Lies.  That’s what. 

Lies, and me, a girl who has bought into them. Every lie is only as good as the person who believes it, and I have thrown myself hook, line and sinker into a culture of more is better: more stuff, more friends, more information, more recognition, and more quickly, while you’re at it.  Chop chop.

But there is a flipside.  There are a host of things that are better as a result of reducing my technology addiction.  Here are a few*.

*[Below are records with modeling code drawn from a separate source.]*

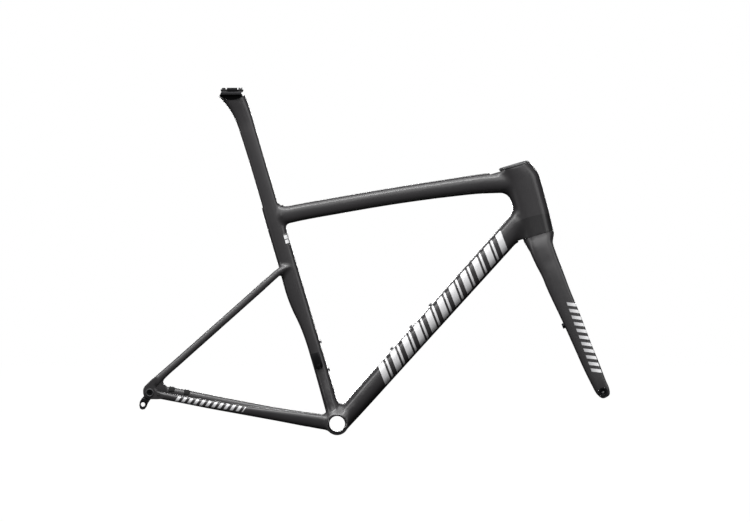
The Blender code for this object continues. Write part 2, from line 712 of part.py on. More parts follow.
def build_axles(front, rear):
    """Thru axles: a plain shaft with a low head and a hex socket on the brake side."""
    for word, body, place, reach, start in (
        ("front", front, FRONT_AXLE, HUB_FRONT + 12.6, -61.0),
        ("rear", rear, REAR_AXLE, 79.6, -81.5),
    ):
        outline = (
            (0, start),
            (AXLE_RADIUS - 0.9, start),
            (AXLE_RADIUS, start + 0.9),
            (AXLE_RADIUS, reach),
            (8.6, reach),
            (8.6, reach + 2.8),
            (7.6, reach + 3.8),
            (0, reach + 3.8),
        )
        axle = turned(f"{word}_axle", outline, place, SIDE, ALLOY_BLACK, body)
        sockets = (
            rod(f"cut_{word}_socket", place + SIDE * (reach + 3), SIDE, 3.5, 8, count=6),
            rod(f"cut_{word}_end", place + SIDE * start, SIDE, 3.5, 7, count=6),
        )
        cut(axle, *sockets)


# Seatpost and saddle clamp --------------------------------------------------------------------
def build_seatpost(body):
    """The aero post, hollow from below, with the round seat for the saddle cradle on top."""
    post = loft("seatpost", bands(SEAT, SEATPOST, **SEAT_SHAPE), CARBON, body)
    hollow = ((POST_FOOT - 5,) + SEATPOST[0][1:],) + SEATPOST[1:3]
    inside = loft("cut_post_inside", bands(SEAT, hollow, -WALL, **SEAT_SHAPE))
    seat_arc = rod("cut_cradle_seat", TILT_CENTRE, SIDE, TILT_RADIUS, 80, count=96)
    cup = block("cut_head_cup", Vector((-231, 0, 713)), (26, 19, 24))
    cut(post, inside, seat_arc, cup)


def arc_outline(radius, half_span, top):
    """A boat outline: an arc about the tilt centre below, flat above."""
    reach = math.asin(half_span / radius)
    points = []
    for i in range(13):
        turn = -reach + 2 * reach * i / 12
        x = TILT_CENTRE.x + radius * math.sin(turn)
        points.append((x, TILT_CENTRE.z - radius * math.cos(turn)))
    return points + [(TILT_CENTRE.x + half_span - 5, top), (TILT_CENTRE.x - half_span + 5, top)]


def build_saddle_clamp(body):
    """Cradle below the rails, yoke above them, and the two bolts that pull them together."""
    outline = arc_outline(TILT_RADIUS - GAP, 26.0, RAIL_HEIGHT - 0.9)
    cradle = prism("saddle_cradle", outline, -27, 27, ALLOY_BLACK, body)
    yoke = block("saddle_yoke", Vector((-230.5, 0, 734.7)), (23, 54, 7), ALLOY_BLACK, body)
    arm = block("add_yoke_arm", Vector((-231, 0, 733.2)), (50, 13, 4))
    join(yoke, arm)
    for word, side in (("right", -1), ("left", 1)):
        place = Vector((TILT_CENTRE.x, side * RAIL_SIDE, RAIL_HEIGHT))
        groove = rod(f"cut_rail_{word}", place, Vector((1, 0, 0)), 3.7, 90, count=16)
        cut(cradle, groove)
        cut(yoke, groove)
    head = ((0, -17), (2.3, -17), (2.3, 0.3), (4.4, 0.3), (4.4, 3.4), (3.8, 4.0), (0, 4.0))
    knob = ((0, -15), (2.3, -15), (2.3, 0.3), (4.2, 0.3), (4.2, 2.6), (3.4, 3.2), (0, 3.2))
    up = Vector((0, 0, 1))
    for word, x, shape, look in (
        ("front", -212.5, head, ALLOY_SILVER),
        ("rear", -249.5, knob, ALLOY_BLACK),
    ):
        place = Vector((x, 0, 735.2))
        hole = rod(f"cut_clamp_{word}", place, up, 2.7, 50, count=16)
        cut(cradle, hole)
        cut(yoke, hole)
        bolt = turned(f"clamp_bolt_{word}", shape, place, up, look, body, steps=20)
        cut(bolt, rod(f"cut_clamp_hex_{word}", place + up * 3.6, up, 2.2, 4, count=6))


def main():
    fork = pivot("fork_pivot", STEER.at(0))
    front = pivot("front_axle_pivot", FRONT_AXLE, fork)
    rear = pivot("rear_axle_pivot", REAR_AXLE)
    post = pivot("seatpost_pivot", SEAT.at(SEAT_RIM))
    clamp = pivot("saddle_clamp_pivot", TILT_CENTRE, post)
    tubes = build_main_tubes()
    build_shell_sleeve()
    build_rear(tubes)
    build_hanger(tubes)
    build_bottle_bolts(tubes)
    build_front_derailleur_mount(tubes)
    build_seat_wedge(tubes)
    build_rear_brake_inserts(tubes)
    build_headset(fork)
    build_fork(fork)
    build_axles(front, rear)
    build_seatpost(post)
    build_saddle_clamp(clamp)


clear_scene()
PARTS = collection("bicycle_frameset")
CUTTERS = collection("cutters", hidden=True)
CARBON = finish("satin_charcoal_carbon", (0.055, 0.057, 0.06), 0.42, 0.0)
ALLOY_BLACK = finish("black_anodised_alloy", (0.03, 0.03, 0.032), 0.38, 0.9)
ALLOY_SILVER = finish("silver_alloy", (0.62, 0.62, 0.63), 0.3, 1.0)
STEEL = finish("dark_steel", (0.16, 0.16, 0.17), 0.3, 1.0)
PLASTIC = finish("matte_plastic", (0.05, 0.05, 0.053), 0.55, 0.0)
RUBBER = finish("black_rubber", (0.02, 0.02, 0.02), 0.8, 0.0)
main()
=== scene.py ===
import json
import math

import bmesh
import bpy
from mathutils import Matrix, Vector


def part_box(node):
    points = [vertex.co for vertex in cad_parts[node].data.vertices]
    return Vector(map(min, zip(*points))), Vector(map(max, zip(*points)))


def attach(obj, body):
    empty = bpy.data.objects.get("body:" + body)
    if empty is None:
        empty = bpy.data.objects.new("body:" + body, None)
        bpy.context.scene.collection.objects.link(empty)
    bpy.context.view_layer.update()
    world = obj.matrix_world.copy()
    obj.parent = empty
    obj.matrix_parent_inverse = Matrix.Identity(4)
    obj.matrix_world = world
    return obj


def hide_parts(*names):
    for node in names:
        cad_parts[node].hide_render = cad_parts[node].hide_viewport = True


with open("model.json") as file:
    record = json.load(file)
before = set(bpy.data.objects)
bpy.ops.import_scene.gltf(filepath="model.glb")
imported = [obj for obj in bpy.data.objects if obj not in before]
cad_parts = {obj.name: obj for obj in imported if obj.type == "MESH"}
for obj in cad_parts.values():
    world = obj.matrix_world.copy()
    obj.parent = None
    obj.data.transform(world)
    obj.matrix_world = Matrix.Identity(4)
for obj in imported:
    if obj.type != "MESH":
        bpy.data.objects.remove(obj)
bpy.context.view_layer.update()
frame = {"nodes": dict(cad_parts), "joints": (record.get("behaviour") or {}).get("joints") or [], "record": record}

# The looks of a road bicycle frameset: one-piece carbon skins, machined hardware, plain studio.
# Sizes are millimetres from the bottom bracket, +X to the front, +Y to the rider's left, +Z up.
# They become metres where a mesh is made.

MM = 0.001
ROOM_LIGHT = 0.01
LIT_SPOT = Vector((0.1, 0, 0.35))
SKIN_VOXEL = 1.95
STAY_VOXEL = 1.15
FORK_VOXEL = 1.4
HEAD_FILLET = 18.0
STAY_FILLET = 6.0
CROWN_FILLET = 8.0
SIDE = Vector((0, 1, 0))
UP = Vector((0, 0, 1))
JOINTS = {joint["name"]: joint for joint in frame["joints"]}


class Axis:
    """A leaning line in the middle plane. Height runs up along it, reach runs ahead of it."""

    def __init__(self, foot, up):
        self.foot = Vector(foot)
        self.up = Vector(up).normalized()
        self.ahead = SIDE.cross(self.up)

    def at(self, height, reach=0.0, side=0.0):
        return self.foot + self.up * height + self.ahead * reach + SIDE * side


def middle(node):
    """The centre of a node's box, in the middle plane."""
    low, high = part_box(node)
    return Vector((low.x + high.x, 0, low.z + high.z)) / 2 / MM


STEER = Axis(Vector(JOINTS["steering"]["pos_m"]) / MM, JOINTS["steering"]["axis"])
SEAT = Axis((-5.0, 0, 0), JOINTS["seatpost_height"]["axis"])
TILT_CENTRE = Vector(JOINTS["saddle_tilt"]["pos_m"]) / MM
REAR_AXLE = middle("rear_axle")
FRONT_AXLE = middle("front_axle")
SHELL_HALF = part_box("bottom_bracket_sleeve")[1].y / MM
SHELL_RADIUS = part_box("bottom_bracket_shell")[1].z / MM
HEAD_LENGTH = 157.0
SEAT_RIM = 500.0
POST_TOE = 384.0
HUB_REAR = 71.0
HUB_FRONT = 50.0
DRIVE_FACE = 74.3
DRIVE_OUTSIDE = 81.0
BRAKE_OUTSIDE = 79.3
SPLIT_BEHIND = 62.0
STEERER_BORE = 21.0
BEARING_SEAT = 26.0
BEARING_DEPTH = 8.0
SHELL_BORE = 20.3
CRADLE_ARC = 43.9
CLAMP_SCREWS = (-212.5, -249.5)
REAR_KINDS = ("chain_stay", "seat_stay", "rear_dropout")

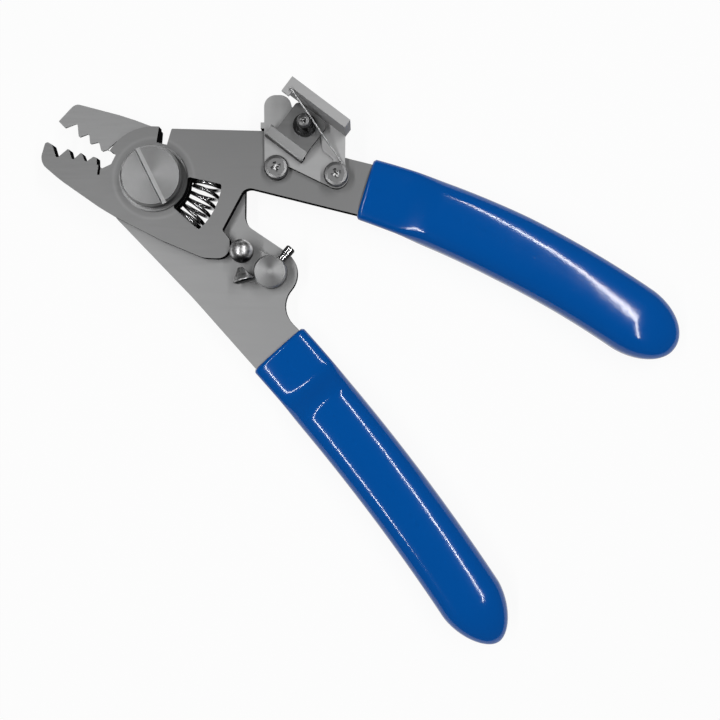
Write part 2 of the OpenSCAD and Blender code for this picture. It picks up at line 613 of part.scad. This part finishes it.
// A straight length of wire between two points, with round ends
module wire(p, q) {
    d = q - p;
    translate(p) rotate([0, acos(d.z / norm(d)), atan2(d.y, d.x)])
        cylinder(h = norm(d), d = lever_wire_d, $fn = 16);
    translate(q) sphere(d = lever_wire_d * 1.12, $fn = 16);
}

// Wire from the hooked tab to an eye round the lever screw, out from under its head
module lever_spring() color([0.75, 0.75, 0.77]) {
    a = [bar_at.x, bar_at.y] + turn(bar_dir, hook_at);
    eye_r = (clamp_screw_d + lever_wire_d) / 2 + 0.1;
    low = lever_z + lever_t + lever_wire_d / 2 + 0.03;
    high = lever_z + bar_h + lever_wire_d / 2 + 0.5;
    leave = lever_screw_at + [eye_r * cos(10), eye_r * sin(10)];
    clear = lever_screw_at + [1.35, clamp_head_d / 2 + 0.1];
    translate([lever_screw_at.x, lever_screw_at.y, low]) rotate_extrude()
        translate([eye_r, 0]) circle(d = lever_wire_d, $fn = 16);
    translate([leave.x, leave.y, low]) sphere(d = lever_wire_d * 1.12, $fn = 16);
    wire([leave.x, leave.y, low], [clear.x, clear.y, low]);
    wire([clear.x, clear.y, low], [a.x, a.y, high]);
    wire([a.x, a.y, high], [a.x, a.y, high - 1.8]);
}

back_plate();
front_plate();
pivot_screw();
pivot_washer();
pivot_nut();
return_spring();
front_grip();
back_grip();
stop_arm();
stop_ball();
stop_cone();
stop_knob();
stop_peg();
stop_axle();
clamp_bracket();
bracket_screw_left();
lever_screw();
clip_spacer();
clip_plate();
clip_washer();
clip_lockwasher();
clip_screw();
clip_nut();
thumb_lever();
lever_spring();
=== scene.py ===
import math
import bpy
import numpy as np
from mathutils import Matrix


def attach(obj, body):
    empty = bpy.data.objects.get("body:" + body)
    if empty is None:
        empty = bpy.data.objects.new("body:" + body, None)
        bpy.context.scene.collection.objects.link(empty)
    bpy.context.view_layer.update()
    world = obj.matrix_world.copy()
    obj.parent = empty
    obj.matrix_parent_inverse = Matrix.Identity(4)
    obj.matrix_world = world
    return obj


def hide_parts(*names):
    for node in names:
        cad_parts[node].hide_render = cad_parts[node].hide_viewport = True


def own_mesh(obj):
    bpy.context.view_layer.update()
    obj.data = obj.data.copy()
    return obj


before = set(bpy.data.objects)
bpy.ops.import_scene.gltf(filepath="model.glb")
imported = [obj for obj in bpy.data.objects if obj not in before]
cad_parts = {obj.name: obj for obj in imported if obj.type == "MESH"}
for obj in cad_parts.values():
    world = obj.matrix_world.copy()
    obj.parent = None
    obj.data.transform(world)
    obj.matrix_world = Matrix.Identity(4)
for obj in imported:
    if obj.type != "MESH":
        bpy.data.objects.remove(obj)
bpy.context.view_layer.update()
mm = 0.001
scene = bpy.context.scene
print("frame loaded:", len(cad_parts), "nodes")


class Sock:
    # wraps one socket, so that plain sums on it add Math nodes
    def __init__(self, mat, link):
        self.mat, self.link = mat, link

    def math(self, op, other=None):
        return self.mat.node("ShaderNodeMath", {"operation": op}, [self, other])[0]

    def __add__(self, other): return self.math("ADD", other)
    def __sub__(self, other): return self.math("SUBTRACT", other)

    def __rsub__(self, other):
        return self.mat.node("ShaderNodeMath", {"operation": "SUBTRACT"}, [other, self])[0]

    def __mul__(self, other): return self.math("MULTIPLY", other)
    def __truediv__(self, other): return self.math("DIVIDE", other)
    def __pow__(self, other): return self.math("POWER", other)
    def __abs__(self): return self.math("ABSOLUTE")
    def sin(self): return self.math("SINE")
    def clamp(self): return self.mat.node("ShaderNodeClamp", {}, [self, 0.0, 1.0])[0]

    def nearZero(self, width):  # 1 where the value is 0, falling to 0 at that distance
        return (1 - abs(self) / width).clamp()

    def between(self, low, high):  # 0 below low, 1 above high, smooth in between
        return self.mat.node("ShaderNodeMapRange", {"interpolation_type": "SMOOTHSTEP"},
                             [self, low, high, 0.0, 1.0])[0]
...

-I figure that I have at least one extra hour each day to spend at the park with Milo, catching up on a project, cleaning, doing yard work or reading (my favorite indulgence).
-I feel less critical of myself, my parenting, and my purpose, because I am not constantly comparing myself to others.  This is a big win.
-I get outside more.
-I fall asleep more easily, because I read before bed, rather than scroll FB until ridiculous-o'clock in the morning.
-My unstructured time feels longer and less distracted because I can’t instantly grab my phone to check fill-in-the-blank App.
-Freedom from something you once felt necessary feels amazing.  Another big win.

*Unless it’s Monday, during which all bets are off, and you’ll find me liking every hilarious animal video/new baby announcement/beautiful picture on the whole worldwide web. 

As a disclaimer to all of these things, I acknowledge that I am a stay-at-home mom, and that giving up computer use, or even surrendering a smart phone is not something possible for every man or woman out there.  Also, your vices are not the same as mine.  In writing about this, my goal isn’t to guilt anyone, but to spark some healthy curiosity.  What if I could transform my thinking from a position of want to a position of contentment?  What changes can I make toward that end?  For me, a good start was to change my relationship with technology, but that certainly doesn’t need to be the end.  In fact, I hope it isn’t.  I hope it is just the beginning.